» TASK PROMPT
Locate the line containing "build_lower_shell()" in the material below; repeat it and every line after it, exactly as written.
□ □ □ □ □ □ □
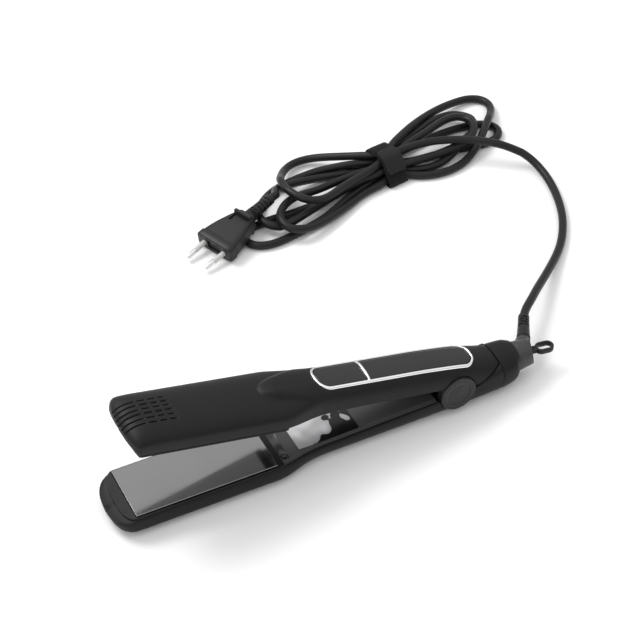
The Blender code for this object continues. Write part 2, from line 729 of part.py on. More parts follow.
def build_collar():
    count = 32
    rows = [(37.6, 15.5, 13.7, 14.1), (41.0, 15.2, 13.4, 14.3), (44.0, 14.6, 12.9, 14.7),
            (46.6, 13.7, 12.3, 15.1), (48.6, 12.6, 11.6, 15.5), (50.0, 11.0, 10.8, TAIL_Z)]
    rings = [section_ring(0.0, 15.6, 13.8, 14.1, count, COLLAR_FRONT_R)]
    rings += [section_ring(x, w, h, zc, count) for x, w, h, zc in rows]
    bore = 9.0
    for x in (50.0, 47.4):
        rings.append([(x, bore * math.cos(2 * math.pi * k / count), TAIL_Z + bore * math.sin(2 * math.pi * k / count))
                      for k in range(count)])
    for x, w, h, zc in ((47.4, 11.2, 10.4, 15.2), (44.0, 12.8, 11.4, 14.9), (38.0, 13.6, 11.9, 14.1)):
        rings.append(section_ring(x, w, h, zc, count))
    rings.append(section_ring(0.0, 13.8, 12.0, 14.1, count, COLLAR_FRONT_R))
    verts, faces = torus_loft(rings)
    return add_object("rear_collar", verts, faces, SOFT_BLACK)


def build_tail():
    origin = (50.0, 0.0, TAIL_Z)
    axis = Vector((1.0, 0.0, 0.0))
    start = Vector((0.0, 0.0, TAIL_Z))
    profile = [(57.0, 0.3), (55.5, 3.2), (43.2, 3.2), (43.2, 9.8), (45.4, 9.8), (45.4, 8.7), (50.3, 8.7),
               (50.3, 9.9), (51.0, 10.2), (60.0, 9.1), (70.0, 7.9)]
    verts, faces = revolve(start, axis, profile, 32)
    tail = add_object("swivel_tail", verts, faces, TAIL_GREY, origin)
    centre = Vector((ELBOW_X, 0.0, TAIL_Z))
    v, f = revolve(centre, RELIEF_DIR, [(0.5, 6.4), (9.4, 6.2), (RELIEF_START - GAP, 5.4)], 24)
    boolean(tail, cutter("cut_add_boss", v, f), 'UNION')
    plane = Vector((END_CUT_X, 0.0, TAIL_Z))
    v, f = revolve(plane, END_CUT_N, [(0.0, 30.0), (20.0, 30.0)], 4)
    boolean(tail, cutter("cut_tail_end", v, f))
    return tail


def build_loop():
    """Flat hanging loop on the end of the tail."""
    origin = (50.0, 0.0, TAIL_Z)
    turn = math.radians(-8.0)
    count = 28
    x0, x1, band, hw = 2.4, 15.6, 1.85, 4.4
    outer, inner = [], []
    for k in range(count):
        a = 2 * math.pi * k / count
        cx = (x1 - hw) if math.cos(a) > 0 else (x0 + hw)
        outer.append((cx + hw * math.cos(a), hw * math.sin(a)))
        inner.append((cx + (hw - band) * math.cos(a), (hw - band) * math.sin(a)))

    def place(p, z):
        c, s = math.cos(turn), math.sin(turn)
        return (END_CUT_X + 0.5 + p[0] * c - p[1] * s, p[0] * s + p[1] * c, TAIL_Z - 0.2 + z)

    rings = []
    for loop, z in ((outer, -1.8), (outer, 1.8), (inner, 1.8), (inner, -1.8)):
        rings.append([place(p, z) for p in loop])
    verts, faces = torus_loft(rings)
    loop_obj = add_object("hang_loop", verts, faces, RUBBER, origin)
    v, f = box(-0.1, 3.6, -2.2, 2.2, -1.5, 1.5)
    v = [place((x, y), z) for x, y, z in v]
    boolean(loop_obj, cutter("cut_add_stub", v, f), 'UNION')
    plane = Vector((END_CUT_X, 0.0, TAIL_Z)) + END_CUT_N * GAP
    v, f = revolve(plane, -END_CUT_N, [(0.0, 30.0), (20.0, 30.0)], 4)
    boolean(loop_obj, cutter("cut_loop_root", v, f))
    return loop_obj


def ribbed_profile(length, r0, r1, ribs, groove):
    """Tapering outer profile with a collar at its root and ring grooves towards its tip."""
    rows = [(0.0, r0 + 0.7), (1.0, r0 + 0.7), (1.5, r0)]
    first, last = length * 0.5, length - 1.2
    pitch = (last - first) / ribs
    for k in range(ribs):
        t0 = first + k * pitch
        ra = r0 + (r1 - r0) * t0 / length
        rows += [(t0, ra), (t0 + pitch * 0.15, ra - groove), (t0 + pitch * 0.4, ra - groove), (t0 + pitch * 0.55, ra)]
    rows += [(length - 0.5, r1), (length, r1 - 0.25)]
    return rows


def build_relief():
    start = Vector((ELBOW_X, 0.0, TAIL_Z)) + RELIEF_DIR * RELIEF_START
    profile = ribbed_profile(RELIEF_LEN, 4.7, 3.8, 5, 0.35)
    verts, faces = revolve(start, RELIEF_DIR, profile, 20)
    return add_object("cord_relief", verts, faces, RUBBER, (50.0, 0.0, TAIL_Z))


# ---------------------------------------------------------------- lead, tied hank and plug

def catmull(points, steps):
    """Smooth path through hand-placed points."""
    pts = [points[0] + (points[0] - points[1])] + points + [points[-1] + (points[-1] - points[-2])]
    out = []
    for i in range(1, len(pts) - 2):
        p0, p1, p2, p3 = pts[i - 1], pts[i], pts[i + 1], pts[i + 2]
        for k in range(steps):
            t = k / steps
            out.append(0.5 * ((2 * p1) + (p2 - p0) * t + (2 * p0 - 5 * p1 + 4 * p2 - p3) * t ** 2
                              + (3 * p1 - p0 - 3 * p2 + p3) * t ** 3))
    out.append(pts[-2])
    return out


def build_cord():
    tip = Vector((ELBOW_X, 0.0, TAIL_Z)) + RELIEF_DIR * (RELIEF_START + RELIEF_LEN)
    route = [tip + RELIEF_DIR * 1.2, tip + RELIEF_DIR * 4.5, Vector((87.3, 40.5, 15.2)),
             Vector((102.8, 54.6, 12.3)), Vector((116.8, 66.8, 8.9)), Vector((130.5, 79.2, 5.6)),
             Vector((141.8, 89.9, 3.8)), Vector((151.9, 101.2, 3.2)), Vector((160.1, 113.0, 3.2)),
             Vector((166.5, 124.3, 3.2)), Vector((171.6, 136.5, 3.2)), Vector((176.0, 150.0, 3.2)),
             Vector((178.8, 164.7, 3.6)), Vector((178.6, 177.0, 5.5)), Vector((175.3, 186.8, 9.0)),
             Vector((169.3, 193.6, 13.0)), Vector((161.4, 199.4, 17.0)), Vector((157.4, 202.0, 18.6))]
    path = catmull(route, 3)
    data = bpy.data.curves.new("cord_tube", 'CURVE')
    data.dimensions = '3D'
    data.bevel_depth = CORD_R * MM
    data.bevel_resolution = 2
    data.use_fill_caps = True
    data.twist_mode = 'MINIMUM'
    spline = data.splines.new('POLY')
    spline.points.add(len(path) - 1)
    for k, p in enumerate(path):
        q = (p + Vector((SHIFT_X, 0.0, 0.0))) * MM
        spline.points[k].co = (q.x, q.y, q.z, 1.0)
    data.materials.append(RUBBER)
    obj = bpy.data.objects.new("cord_tube", data)
    bpy.context.scene.collection.objects.link(obj)
    return obj


HANK_A = Vector((-19.0, 212.0, 0.0))
HANK_B = Vector((180.0, 243.8, 0.0))
TIE_S = 96.0


def hank_half(s):
    return 28.0 - 11.0 * math.exp(-((s - TIE_S) / 36.0) ** 2)


def hank_frame():
    along = (HANK_B - HANK_A).normalized()
    return along, Vector((-along.y, along.x, 0.0)), (HANK_B - HANK_A).length


def build_hank():
    along, side, length = hank_frame()
    loop = []
    r0, r1 = hank_half(0.0), hank_half(length)
    for k in range(9):
        a = math.pi / 2 + math.pi * k / 8
        loop.append((r0 + r0 * math.cos(a), r0 * math.sin(a)))
    for s in (45.0, 65.0, 82.0, 96.0, 110.0, 128.0, 148.0):
        loop.append((s, -hank_half(s)))
    for k in range(9):
        a = -math.pi / 2 + math.pi * k / 8
        loop.append((length - r1 + r1 * math.cos(a), r1 * math.sin(a)))
    for s in (148.0, 128.0, 110.0, 96.0, 82.0, 65.0, 45.0):
        loop.append((s, hank_half(s)))
    rings = []
    for z, inset in ((2.4, 4.5), (6.8, 0.0), (17.4, 0.0), (21.8, 4.5)):
        ring = []
        for s, t in loop:
            ss = r0 + (s - r0) * 1.0 if r0 < s < length - r1 else s
            scale = 1.0 - inset / max(abs(t), 14.0)
            if s < r0:
                ss = r0 + (s - r0) * (1.0 - inset / r0)
            if s > length - r1:
                ss = length - r1 + (s - length + r1) * (1.0 - inset / r1)
            p = HANK_A + along * ss + side * (t * scale)
            ring.append((p.x, p.y, z))
        rings.append(ring)
    verts, faces = loft(rings)
    return add_object("cord_hank", verts, faces, RUBBER)


def build_tie():
    """Hook-and-loop strap round the waist of the hank."""
    along, side, length = hank_frame()
    half = hank_half(TIE_S) + 1.9
    count = 24
    rings = []
    for s, grow in ((-7.5, 0.0), (7.5, 0.0), (7.5, 1.5), (-7.5, 1.5)):
        ring = []
        for k in range(count):
            a = 2 * math.pi * k / count
            c, n = math.cos(a), math.sin(a)
            y = (half + grow) * math.copysign(abs(c) ** 0.42, c)
            z = 12.1 + (10.2 + grow) * math.copysign(abs(n) ** 0.42, n)
            p = HANK_A + along * (TIE_S + s) + side * y
            ring.append((p.x, p.y, z))
        rings.append(ring)
    verts, faces = torus_loft(rings)
    return add_object("cord_tie", verts, faces, FELT)


def plug_axes():
    back = Vector((math.cos(PLUG_AZ) * math.cos(PLUG_TILT), math.sin(PLUG_AZ) * math.cos(PLUG_TILT),
                   math.sin(PLUG_TILT)))
    side = Vector((-math.sin(PLUG_AZ), math.cos(PLUG_AZ), 0.0))
    return back, side, back.cross(side)


def build_plug():
    back, side, up = plug_axes()

    def section(t, hw, hh):
        ring = []
        for k in range(24):
            a = 2 * math.pi * k / 24
            c, s = math.cos(a), math.sin(a)
            ring.append(tuple(PLUG_BASE + back * t + side * (hw * math.copysign(abs(c) ** 0.55, c))
                              + up * (hh * math.copysign(abs(s) ** 0.45, s))))
        return ring

    rows = [(0.0, 15.6, 5.6), (0.8, 16.4, 6.4), (9.0, 16.4, 6.6), (11.0, 15.6, 6.4), (22.0, 12.8, 6.4),
            (33.0, 8.0, 6.2), (36.0, 6.8, 5.6)]
    verts, faces = loft([section(*row) for row in rows])
    add_object("plug_body", verts, faces, RUBBER)
    tip = -back
    for k, sign in enumerate((-1.0, 1.0)):
        foot = PLUG_BASE + side * (sign * PIN_SPREAD)
        lean = (tip - side * (sign * 0.03)).normalized()
        sleeve = [(0.3, 1.9), (10.0, 1.9), (10.0, 1.35), (0.3, 1.35)]
        v, f = revolve(foot, lean, sleeve, 16, closed=True)
        add_object("pin_sleeve_%d" % (k + 1), v, f, SLEEVE)
        pin = [(0.3, 1.2), (10.2, 1.2), (10.2, 2.0), (PIN_LEN - 1.2, 2.0), (PIN_LEN, 1.1)]
        v, f = revolve(foot, lean, pin, 16)
        add_object("plug_pin_%d" % (k + 1), v, f, CHROME)
    start = PLUG_BASE + back * 36.3
    profile = [(0.0, 5.0), (1.2, 5.2)]
    for k in range(5):
        t = 3.0 + 3.7 * k
        r = 5.0 - 0.22 * k
        profile += [(t, r), (t + 0.4, r - 0.8), (t + 1.5, r - 0.8), (t + 1.9, r)]
    profile += [(23.0, 3.9), (23.6, 3.6)]
    verts, faces = revolve(start, back, profile, 18)
    add_object("plug_relief", verts, faces, RUBBER)


clear_scene()
SOFT_BLACK = material("soft_touch_black", (0.028, 0.028, 0.029), 0.55)
SATIN_GREY = material("satin_dark_grey", (0.05, 0.05, 0.052), 0.35)
GLOSS_BLACK = material("gloss_black", (0.012, 0.012, 0.013), 0.08)
PLATE_METAL = material("titanium_plate", (0.30, 0.30, 0.30), 0.16, 0.9)
CHROME = material("chrome", (0.86, 0.86, 0.87), 0.08, 1.0)
DISC_GREY = material("disc_grey", (0.075, 0.075, 0.077), 0.42)
TAIL_GREY = material("tail_grey", (0.055, 0.055, 0.057), 0.42)
STEEL = material("steel", (0.42, 0.42, 0.43), 0.35, 1.0)
CERAMIC = material("ceramic_heater", (0.62, 0.58, 0.52), 0.6)
SILICONE = material("silicone_pad", (0.55, 0.16, 0.10), 0.6)
BOARD = material("circuit_board", (0.03, 0.16, 0.06), 0.5)
LABEL = material("label_foil", (0.55, 0.55, 0.56), 0.35)
RUBBER = material("cord_rubber", (0.022, 0.022, 0.023), 0.5)
FELT = material("tie_felt", (0.010, 0.010, 0.011), 0.95)
SLEEVE = material("pin_sleeve", (0.55, 0.55, 0.54), 0.45)
CUT = material("cutter", (0.8, 0.1, 0.1), 0.5)

build_lower_shell()
build_arm_insides("lower", LOWER_ROWS, (0.0, 0.0, 0.0), lower_place, LOWER_NOSE)
build_label()
build_upper_shell()
build_arm_insides("upper", UPPER_ROWS, HINGE_POINT, lambda x, y, d: arm_point(*upper_place(x, y, d)),
                  UPPER_NOSE)
build_display()
build_hinge()
build_collar()
build_tail()
build_loop()
build_relief()
build_cord()
build_hank()
build_tie()
build_plug()
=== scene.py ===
import math

import bmesh
import bpy
import numpy as np
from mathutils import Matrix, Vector


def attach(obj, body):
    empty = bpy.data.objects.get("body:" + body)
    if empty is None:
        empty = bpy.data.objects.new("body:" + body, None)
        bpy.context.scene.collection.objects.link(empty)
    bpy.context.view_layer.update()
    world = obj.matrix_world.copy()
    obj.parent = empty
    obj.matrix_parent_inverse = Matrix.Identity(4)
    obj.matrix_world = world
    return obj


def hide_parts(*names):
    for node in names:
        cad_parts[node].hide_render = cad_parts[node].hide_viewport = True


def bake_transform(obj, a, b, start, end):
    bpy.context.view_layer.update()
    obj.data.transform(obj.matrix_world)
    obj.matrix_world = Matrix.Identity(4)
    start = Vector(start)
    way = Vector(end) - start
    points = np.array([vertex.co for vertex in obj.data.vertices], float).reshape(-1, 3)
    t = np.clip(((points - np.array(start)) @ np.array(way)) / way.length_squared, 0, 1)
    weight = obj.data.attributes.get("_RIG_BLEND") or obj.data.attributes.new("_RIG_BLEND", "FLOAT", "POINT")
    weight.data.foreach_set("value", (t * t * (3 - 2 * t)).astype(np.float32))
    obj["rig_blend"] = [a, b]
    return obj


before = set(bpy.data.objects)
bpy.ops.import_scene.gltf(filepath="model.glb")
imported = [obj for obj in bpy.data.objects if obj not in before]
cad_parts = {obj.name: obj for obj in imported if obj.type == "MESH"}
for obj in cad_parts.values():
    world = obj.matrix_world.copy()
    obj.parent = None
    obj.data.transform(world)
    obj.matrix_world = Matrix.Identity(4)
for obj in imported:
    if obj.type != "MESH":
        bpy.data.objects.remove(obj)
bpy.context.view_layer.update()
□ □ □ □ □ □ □
» THE ANSWER
build_lower_shell()
build_arm_insides("lower", LOWER_ROWS, (0.0, 0.0, 0.0), lower_place, LOWER_NOSE)
build_label()
build_upper_shell()
build_arm_insides("upper", UPPER_ROWS, HINGE_POINT, lambda x, y, d: arm_point(*upper_place(x, y, d)),
                  UPPER_NOSE)
build_display()
build_hinge()
build_collar()
build_tail()
build_loop()
build_relief()
build_cord()
build_hank()
build_tie()
build_plug()
=== scene.py ===
import math

import bmesh
import bpy
import numpy as np
from mathutils import Matrix, Vector


def attach(obj, body):
    empty = bpy.data.objects.get("body:" + body)
    if empty is None:
        empty = bpy.data.objects.new("body:" + body, None)
        bpy.context.scene.collection.objects.link(empty)
    bpy.context.view_layer.update()
    world = obj.matrix_world.copy()
    obj.parent = empty
    obj.matrix_parent_inverse = Matrix.Identity(4)
    obj.matrix_world = world
    return obj


def hide_parts(*names):
    for node in names:
        cad_parts[node].hide_render = cad_parts[node].hide_viewport = True


def bake_transform(obj, a, b, start, end):
    bpy.context.view_layer.update()
    obj.data.transform(obj.matrix_world)
    obj.matrix_world = Matrix.Identity(4)
    start = Vector(start)
    way = Vector(end) - start
    points = np.array([vertex.co for vertex in obj.data.vertices], float).reshape(-1, 3)
    t = np.clip(((points - np.array(start)) @ np.array(way)) / way.length_squared, 0, 1)
    weight = obj.data.attributes.get("_RIG_BLEND") or obj.data.attributes.new("_RIG_BLEND", "FLOAT", "POINT")
    weight.data.foreach_set("value", (t * t * (3 - 2 * t)).astype(np.float32))
    obj["rig_blend"] = [a, b]
    return obj


before = set(bpy.data.objects)
bpy.ops.import_scene.gltf(filepath="model.glb")
imported = [obj for obj in bpy.data.objects if obj not in before]
cad_parts = {obj.name: obj for obj in imported if obj.type == "MESH"}
for obj in cad_parts.values():
    world = obj.matrix_world.copy()
    obj.parent = None
    obj.data.transform(world)
    obj.matrix_world = Matrix.Identity(4)
for obj in imported:
    if obj.type != "MESH":
        bpy.data.objects.remove(obj)
bpy.context.view_layer.update()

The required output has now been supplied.